Thursday, June 18, 2015

Borneo - Sipadan and Sandakan


Borneo is the third largest island in the world and is owned by three different countries. The Indonesian part is called Kalimantan, the Malaysian parts are called Sabah and Sarawak and on the north-west coast lies the small country of Brunei. The places we wanted to visit were in Sabah, and we popped over to Brunei to have a look – cos, you know, why not?

We both wanted to dive off the coast of Sipadan, a tiny island in Sabah; I was desperate to try and find a wild orangutan and Pete wanted to climb mt Kinabalu, a beautiful mountain that he climbed last time he was here. I wasn’t so keen on the mountain as we’ve already climbed a few and the heat and humidity makes it difficult to imagine doing anything too strenuous. We decided to go diving first and then go see the mountain to see if it sparked my enthusiasm. Thank god we did.

Sipidan is as far east of Malaysia as you can get. The next island is in the Philippines. It’s technically a dangerous place, one that our government website warns not to go to. Tourist kidnappings are not unheard of and terrorist attacks do happen, so the island and all the others surrounding it have permanent military presence.  You also cannot stay on Sipidan – the one luxury hotel that was built there is now abandoned. It is however, often cited as the best diving site in the world, and we are just too close to not check it out. After doing a lot of research we decided to go, but take precautions, and we could always leave if we didn’t feel safe.

We booked our diving and hotel and airport transfer with one (well researched and reputable) company, so we were not getting into potentially dodgy taxis or wandering around looking for accommodation. Instead of staying in Mabul, the fancy tourist island, we stayed on the mainland in a dirty and smelly fishing town called Semporna. Apart from diving, the main attraction seemed to be us, as white people are rare and exotic creatures here. The people were very friendly however, and we never felt unsafe.

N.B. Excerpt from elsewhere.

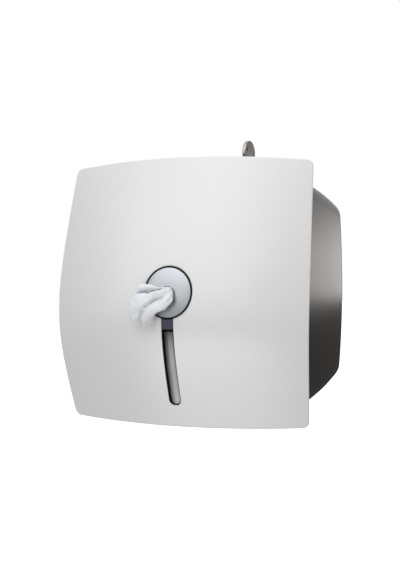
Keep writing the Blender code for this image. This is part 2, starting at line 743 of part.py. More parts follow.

We did two days of diving here and it was truly world class. I will add some pictures when we have found an internet cafe with good enough WiFi. The sites we did:

Martha kit island – great visibility, at least 25m. A nice wreck at 27m with a good swim-through followed by a swim following the coral wall. Plenty of sea life – normal coral fish for the area, but lots of them and we saw a baby shark that had squeezed itself into a tiny hole (pic to follow). At the end we saw the biggest barracuda we have ever seen. The locals call him Charlie.

Garden of Eden – I have never see so many turtles in my life. They were everywhere. At least thirty in one dive. Hawksbills and greens and some were gigantic – as big as a person. The smaller ones were a bit flighty when we got close but the larger ones had seen it all before and weren’t bothered. Our guide let us scratch one on the shell with a piece of rock – he loved it and wouldn’t let us stop.

Drift dive (unnamed site) – ripping current, so we relaxed and enjoyed the ride. A few turtles this time. We fed one some seaweed which he munched on happily.

South point, Sipidan – an incredible collection of sharks, over 40 in total. A mix of white tips, black tips, greys and a few nurses. Incredibly we saw a school, a family, of white tips with a couple of adults and lots of babies, all travelling together. In 20 years of diving Pete has never seen this before. They are normally solitary, even from birth. Beautiful to see. Visibility was as good as it gets, maybe 40m. A ten out of ten dive for sure.

Barracuda point, Sipidan (twice) – a huge school of jacks which were great to swim through. Lots of large schools of reef fish but the famously huge barracuda school, which Pete remembers from 8 years ago has broken up into much smaller shoals and we only saw a group of about 6. Lots of sharks and turtles again, including a pair having a fight (the female was not interested in the male’s intentions but he was being extremely persistent.)